Your instructions:
Could you print every line from the first one of the records below through the line containing "self.nodes.clear()", with both included and nothing else?

Dataset content:

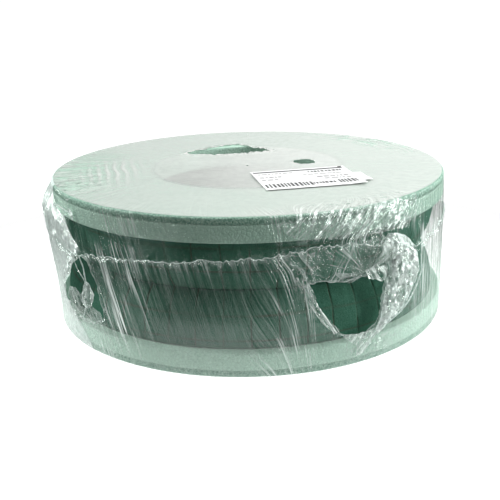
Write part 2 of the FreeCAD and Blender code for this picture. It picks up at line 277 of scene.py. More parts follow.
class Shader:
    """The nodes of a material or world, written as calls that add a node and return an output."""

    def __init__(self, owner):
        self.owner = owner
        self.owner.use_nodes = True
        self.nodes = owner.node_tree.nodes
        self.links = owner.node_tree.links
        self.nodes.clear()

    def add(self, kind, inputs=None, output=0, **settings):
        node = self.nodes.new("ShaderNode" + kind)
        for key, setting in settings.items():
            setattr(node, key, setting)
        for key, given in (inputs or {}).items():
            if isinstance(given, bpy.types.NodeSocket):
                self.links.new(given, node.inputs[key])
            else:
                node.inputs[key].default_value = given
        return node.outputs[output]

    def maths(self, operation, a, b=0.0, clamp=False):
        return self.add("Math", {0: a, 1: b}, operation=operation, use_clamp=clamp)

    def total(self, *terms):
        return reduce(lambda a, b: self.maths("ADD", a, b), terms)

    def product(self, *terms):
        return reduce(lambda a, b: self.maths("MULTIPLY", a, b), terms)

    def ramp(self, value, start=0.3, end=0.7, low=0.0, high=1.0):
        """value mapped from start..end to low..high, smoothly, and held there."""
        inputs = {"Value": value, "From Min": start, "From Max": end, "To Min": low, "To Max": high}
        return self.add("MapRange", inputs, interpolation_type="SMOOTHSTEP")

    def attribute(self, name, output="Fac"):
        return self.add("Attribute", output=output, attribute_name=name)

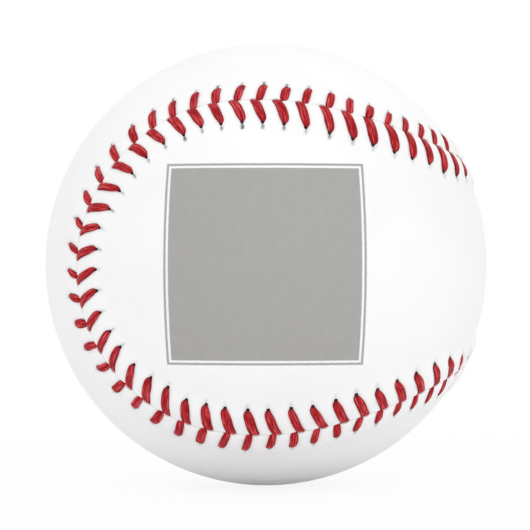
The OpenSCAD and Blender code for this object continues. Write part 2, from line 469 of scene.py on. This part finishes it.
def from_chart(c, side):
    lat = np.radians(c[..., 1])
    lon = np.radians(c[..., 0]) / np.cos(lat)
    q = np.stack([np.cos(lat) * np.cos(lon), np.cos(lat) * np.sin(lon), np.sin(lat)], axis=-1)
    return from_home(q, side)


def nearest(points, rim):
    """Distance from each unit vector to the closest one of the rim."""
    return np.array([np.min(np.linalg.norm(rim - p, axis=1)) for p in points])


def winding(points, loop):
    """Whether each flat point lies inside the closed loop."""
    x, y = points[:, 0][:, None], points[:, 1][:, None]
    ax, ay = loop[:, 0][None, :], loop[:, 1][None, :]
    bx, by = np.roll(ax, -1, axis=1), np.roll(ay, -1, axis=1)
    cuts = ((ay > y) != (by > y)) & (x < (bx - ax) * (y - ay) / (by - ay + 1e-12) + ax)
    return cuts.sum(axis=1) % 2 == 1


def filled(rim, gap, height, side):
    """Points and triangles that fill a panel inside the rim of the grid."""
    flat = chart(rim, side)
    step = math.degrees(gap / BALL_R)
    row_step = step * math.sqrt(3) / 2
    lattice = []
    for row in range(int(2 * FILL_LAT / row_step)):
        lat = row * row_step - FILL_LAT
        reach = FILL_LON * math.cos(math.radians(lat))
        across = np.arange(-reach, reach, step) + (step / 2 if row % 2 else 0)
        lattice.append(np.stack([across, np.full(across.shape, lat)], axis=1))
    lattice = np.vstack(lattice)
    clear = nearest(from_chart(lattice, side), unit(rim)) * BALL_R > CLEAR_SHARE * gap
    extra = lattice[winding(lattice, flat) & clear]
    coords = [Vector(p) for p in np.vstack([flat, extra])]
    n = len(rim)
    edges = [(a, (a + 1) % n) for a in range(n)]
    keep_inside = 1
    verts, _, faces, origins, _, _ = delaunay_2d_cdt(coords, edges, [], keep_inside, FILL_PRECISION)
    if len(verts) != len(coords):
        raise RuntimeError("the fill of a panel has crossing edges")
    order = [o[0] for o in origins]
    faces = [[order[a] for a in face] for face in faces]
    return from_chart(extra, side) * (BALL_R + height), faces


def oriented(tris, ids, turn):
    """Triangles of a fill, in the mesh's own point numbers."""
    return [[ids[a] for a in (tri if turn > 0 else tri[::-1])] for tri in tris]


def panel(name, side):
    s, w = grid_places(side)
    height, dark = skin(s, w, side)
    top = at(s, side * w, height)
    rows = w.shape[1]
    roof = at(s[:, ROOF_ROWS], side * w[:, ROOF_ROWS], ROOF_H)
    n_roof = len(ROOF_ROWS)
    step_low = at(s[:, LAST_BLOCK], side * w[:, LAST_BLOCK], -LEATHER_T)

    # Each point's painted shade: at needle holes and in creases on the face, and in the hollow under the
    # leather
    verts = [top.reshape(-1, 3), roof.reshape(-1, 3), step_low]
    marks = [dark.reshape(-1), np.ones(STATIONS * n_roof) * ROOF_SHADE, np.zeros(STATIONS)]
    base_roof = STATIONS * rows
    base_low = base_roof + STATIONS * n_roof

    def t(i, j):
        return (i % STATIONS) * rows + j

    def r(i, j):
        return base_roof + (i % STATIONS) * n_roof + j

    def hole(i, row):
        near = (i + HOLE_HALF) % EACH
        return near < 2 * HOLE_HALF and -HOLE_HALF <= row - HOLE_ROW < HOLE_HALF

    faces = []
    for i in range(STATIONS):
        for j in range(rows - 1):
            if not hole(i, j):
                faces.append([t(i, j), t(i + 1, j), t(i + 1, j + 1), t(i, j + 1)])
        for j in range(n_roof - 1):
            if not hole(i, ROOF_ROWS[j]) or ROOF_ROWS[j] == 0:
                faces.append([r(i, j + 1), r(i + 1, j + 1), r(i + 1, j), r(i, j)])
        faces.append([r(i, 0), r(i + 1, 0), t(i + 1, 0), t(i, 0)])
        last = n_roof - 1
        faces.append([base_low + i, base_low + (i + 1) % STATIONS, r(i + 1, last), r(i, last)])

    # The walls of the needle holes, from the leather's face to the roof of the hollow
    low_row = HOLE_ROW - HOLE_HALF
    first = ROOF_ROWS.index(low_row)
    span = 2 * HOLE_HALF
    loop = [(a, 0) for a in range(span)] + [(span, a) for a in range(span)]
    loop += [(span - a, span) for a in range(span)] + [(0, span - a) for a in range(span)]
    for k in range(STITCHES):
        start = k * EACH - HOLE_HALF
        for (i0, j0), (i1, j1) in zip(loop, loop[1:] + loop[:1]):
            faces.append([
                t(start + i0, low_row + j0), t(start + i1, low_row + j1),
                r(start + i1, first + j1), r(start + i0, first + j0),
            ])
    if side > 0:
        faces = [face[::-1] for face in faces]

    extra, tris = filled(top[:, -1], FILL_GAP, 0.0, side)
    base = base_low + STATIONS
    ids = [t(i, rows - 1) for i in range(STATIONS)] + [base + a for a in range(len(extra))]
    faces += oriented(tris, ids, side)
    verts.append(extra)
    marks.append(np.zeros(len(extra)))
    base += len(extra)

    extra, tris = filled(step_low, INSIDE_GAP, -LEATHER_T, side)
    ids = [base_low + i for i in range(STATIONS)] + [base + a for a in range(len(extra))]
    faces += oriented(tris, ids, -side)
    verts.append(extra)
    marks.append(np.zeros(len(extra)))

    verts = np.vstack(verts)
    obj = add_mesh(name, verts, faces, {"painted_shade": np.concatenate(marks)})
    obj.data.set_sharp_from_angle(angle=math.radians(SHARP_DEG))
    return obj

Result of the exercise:
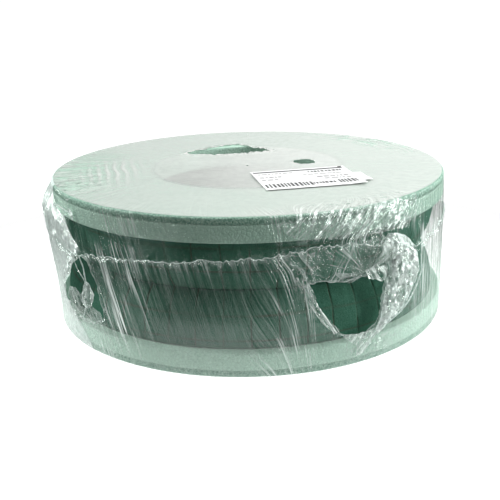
Write part 2 of the FreeCAD and Blender code for this picture. It picks up at line 277 of scene.py. More parts follow.
class Shader:
    """The nodes of a material or world, written as calls that add a node and return an output."""

    def __init__(self, owner):
        self.owner = owner
        self.owner.use_nodes = True
        self.nodes = owner.node_tree.nodes
        self.links = owner.node_tree.links
        self.nodes.clear()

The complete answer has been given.